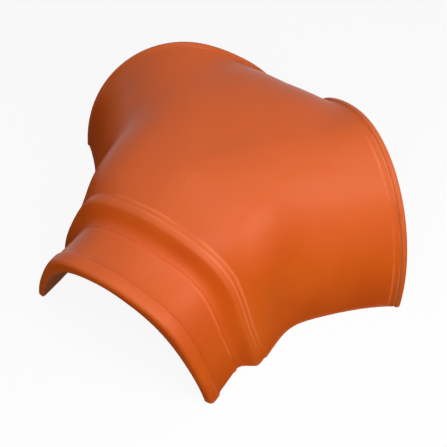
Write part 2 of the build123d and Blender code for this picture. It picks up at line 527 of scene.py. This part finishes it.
@dataclass
class RidgeTile:
    """The tile's skin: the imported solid, merged, smoothed, set back at the step and dressed."""

    merge_distance: float = 0.01 * MM
    crisp_angle: float = math.radians(24.0)
    crisp_crease: float = 0.6
    shade_angle: float = math.radians(60.0)
    smooth_levels: int = 1
    setback: float = 7.5 * MM
    setback_from: float = 25.0 * MM
    setback_to: float = 118.0 * MM
    setback_foot: float = 50.0 * MM
    setback_head: float = 105.0 * MM
    cage: tuple[int, int, int] = (14, 2, 8)
    finish: GlazedClay = field(default_factory=GlazedClay)

    def build(self) -> bpy.types.Object:
        """Model the piece and dress it.

        Returns:
            The finished object.
        """
        piece = self._merged_copy()
        self._crease_edges()
        levels = {"levels": self.smooth_levels, "render_levels": self.smooth_levels}
        self._apply(piece, "rounding", "SUBSURF", **levels)
        self._set_step_back(piece)
        bpy.ops.object.shade_smooth_by_angle(angle=self.shade_angle)
        piece.data.materials.clear()
        piece.data.materials.append(self.finish.material())
        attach(piece, "root")
        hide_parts(TILE_NODE)
        return piece

    def _merged_copy(self) -> bpy.types.Object:
        """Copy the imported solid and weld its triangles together.

        Returns:
            The copy, active and selected alone.
        """
        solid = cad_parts[TILE_NODE]
        piece = bpy.data.objects.new("glazed_tile", solid.data.copy())
        bpy.context.scene.collection.objects.link(piece)
        bpy.ops.object.select_all(action="DESELECT")
        piece.select_set(True)
        bpy.context.view_layer.objects.active = piece
        bpy.ops.object.mode_set(mode="EDIT")
        bpy.ops.mesh.select_all(action="SELECT")
        bpy.ops.mesh.remove_doubles(threshold=self.merge_distance)
        bpy.ops.mesh.customdata_custom_splitnormals_clear()
        bpy.ops.object.mode_set(mode="OBJECT")
        return piece

    def _crease_edges(self) -> None:
        """Crease the sharpest edges of the active piece, so that rounding only softens them."""
        bpy.ops.object.mode_set(mode="EDIT")
        bpy.ops.mesh.select_all(action="DESELECT")
        bpy.ops.mesh.select_mode(type="EDGE")
        bpy.ops.mesh.edges_select_sharp(sharpness=self.crisp_angle)
        bpy.ops.transform.edge_crease(value=self.crisp_crease)
        bpy.ops.object.mode_set(mode="OBJECT")

    def _apply(self, piece: bpy.types.Object, name: str, kind: str, **settings: Any) -> None:
        """Add a modifier and apply it.

        Args:
            piece: The object, active.
            name: Name of the modifier.
            kind: Its type.
            settings: Its properties.
        """
        modifier = piece.modifiers.new(name, kind)
        for key, value in settings.items():
            setattr(modifier, key, value)
        bpy.ops.object.modifier_apply(modifier=modifier.name)

    def _set_step_back(self, piece: bpy.types.Object) -> None:
        """Draw the crest of the shoulder and the ogee towards the hub, inside a lattice.

        Args:
            piece: The object, active.
        """
        low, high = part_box(TILE_NODE)
        start = hub().x + self.setback_from
        length = self.setback_to - self.setback_from
        cage = bpy.data.objects.new("step_cage", bpy.data.lattices.new("step_cage"))
        bpy.context.scene.collection.objects.link(cage)
        cage.data.points_u, cage.data.points_v, cage.data.points_w = self.cage
        first, last = cage.data.points[0].co, cage.data.points[-1].co
        size = Vector((length, high.y - low.y, high.z - low.z))
        cage.scale = [size[axis] / (last[axis] - first[axis]) for axis in range(3)]
        cage.location = (start + length / 2, (low.y + high.y) / 2, (low.z + high.z) / 2)
        for point in cage.data.points:
            share = (point.co.x - first.x) / (last.x - first.x)
            height = low.z + size.z * (point.co.z - first.z) / (last.z - first.z)
            climb = eased((height - self.setback_foot) / (self.setback_head - self.setback_foot))
            step = self.setback * math.sin(math.pi * share) ** 2 * climb
            point.co_deform.x -= step / cage.scale.x
        bpy.context.view_layer.update()
        self._apply(piece, "step_back", "LATTICE", object=cage)
        bpy.data.objects.remove(cage)


@dataclass(frozen=True)
class Lamp:
    """A square lamp that hangs around the tile and faces it."""

    name: str
    azimuth: float
    elevation: float
    distance: float
    size: float
    level: float

    def hang(self) -> None:
        """Hang the lamp; at a level of 1 it alone shows a colour that faces it as it is written."""
        towards = direction(self.azimuth, self.elevation)
        light = bpy.data.lights.new(self.name, "AREA")
        light.size = self.size
        light.energy = self.level * (math.pi * self.distance) ** 2
        lamp = bpy.data.objects.new(self.name, light)
        lamp.location = self.distance * towards
        lamp.rotation_euler = towards.to_track_quat("Z", "Y").to_euler()
        bpy.context.scene.collection.objects.link(lamp)


@dataclass
class Studio:
    """Floor, soft light and the camera at the photograph's angle."""

    image_side: float = 447.0
    pixel: float = 1.15 * MM
    hub_pixel: tuple[float, float] = (188.5, 265.3)
    camera_azimuth: float = 32.0
    camera_elevation: float = 51.7
    camera_roll: float = 1.9
    camera_pixels: float = 661.9
    sensor: float = 36.0
    floor_side: float = 8.0
    floor_roughness: float = 0.9
    floor_colour: Colour = (0.90, 0.90, 0.90)
    floor_bounce: Colour = (0.12, 0.11, 0.10)
    floor_glow: float = 0.90
    surround: float = 0.126
    lamps: tuple[Lamp, ...] = (
        Lamp("window_right", azimuth=30.0, elevation=45.0, distance=0.8, size=0.4, level=0.351),
        Lamp("window_left", azimuth=90.0, elevation=45.0, distance=0.8, size=0.4, level=0.327),
        Lamp("ceiling", azimuth=0.0, elevation=90.0, distance=2.0, size=1.2, level=0.24),
    )

    def build(self) -> None:
        """Set the whole studio up."""
        self._camera()
        self._floor()
        self._lights()
        bpy.context.scene.view_settings.view_transform = "Standard"

    def _camera(self) -> None:
        """Stand the camera where the photograph was taken from."""
        back = direction(self.camera_azimuth, self.camera_elevation)
        azimuth, roll = math.radians(self.camera_azimuth), math.radians(self.camera_roll)
        level = Vector((-math.sin(azimuth), math.cos(azimuth), 0.0))
        upright = back.cross(level)
        right = math.cos(roll) * level + math.sin(roll) * upright
        up = math.cos(roll) * upright - math.sin(roll) * level
        middle = self.image_side / 2
        aside = (middle - self.hub_pixel[0]) * right + (self.hub_pixel[1] - middle) * up
        stand = hub() + self.pixel * (aside + self.camera_pixels * back)
        lens = bpy.data.cameras.new("camera")
        lens.sensor_width = self.sensor
        lens.lens = self.sensor * self.camera_pixels / self.image_side
        camera = bpy.data.objects.new("camera", lens)
        bpy.context.scene.collection.objects.link(camera)
        turn = Matrix((right, up, back)).transposed().to_4x4()
        camera.matrix_world = Matrix.Translation(stand) @ turn
        bpy.context.scene.camera = camera

    def _floor(self) -> None:
        """Lay the pale floor, which camera, glossy and transmission rays see as near white."""
        bpy.ops.object.select_all(action="DESELECT")
        bpy.ops.mesh.primitive_plane_add(size=self.floor_side, location=(0.0, 0.0, 0.0))
        floor = bpy.context.active_object
        floor.name = "floor"
        shader = Shader(bpy.data.materials.new("pale_floor"))
        seen = shader.background_rays()
        colour = shader.layer(seen, self.floor_bounce, self.floor_colour)
        matt = {"Base Color": colour, "Roughness": self.floor_roughness, "Specular IOR Level": 0.0}
        surface = shader.node("ShaderNodeBsdfPrincipled", {}, matt)
        glow = shader.node("ShaderNodeEmission", {}, {"Color": WHITE, "Strength": 1.0})
        sockets = {0: self.floor_glow * seen, 1: surface, 2: glow}
        floor.data.materials.append(shader.finish(shader.node("ShaderNodeMixShader", {}, sockets)))

    def _lights(self) -> None:
        """Hang the soft lamps and set the surrounding light."""
        for lamp in self.lamps:
            lamp.hang()
        shader = Shader(bpy.data.worlds.new("surroundings"))
        strength = self.surround + (1.0 - self.surround) * shader.background_rays()
        sky = {"Color": WHITE, "Strength": strength}
        bpy.context.scene.world = shader.finish(shader.node("ShaderNodeBackground", {}, sky))


def main() -> None:
    """Build the studio and the tile and log the tile's face count."""
    logging.basicConfig(level=logging.INFO, format="%(name)s: %(message)s")
    Studio().build()
    piece = RidgeTile().build()
    LOG.info("%s has %d faces", piece.name, len(piece.data.polygons))


if __name__ == "__main__":
    main()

## Task objective
Only the lines from the opening of the material through the line with "tile's skin: the" should be echoed, exactly as written.

## Task answer
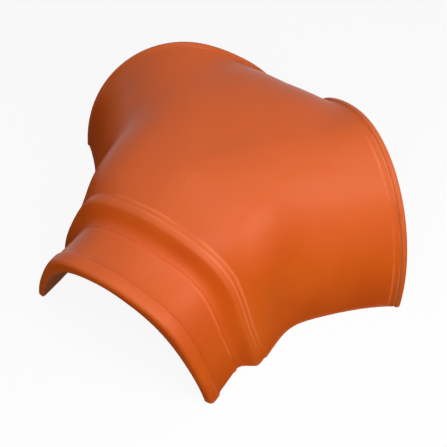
Write part 2 of the build123d and Blender code for this picture. It picks up at line 527 of scene.py. This part finishes it.
@dataclass
class RidgeTile:
    """The tile's skin: the imported solid, merged, smoothed, set back at the step and dressed."""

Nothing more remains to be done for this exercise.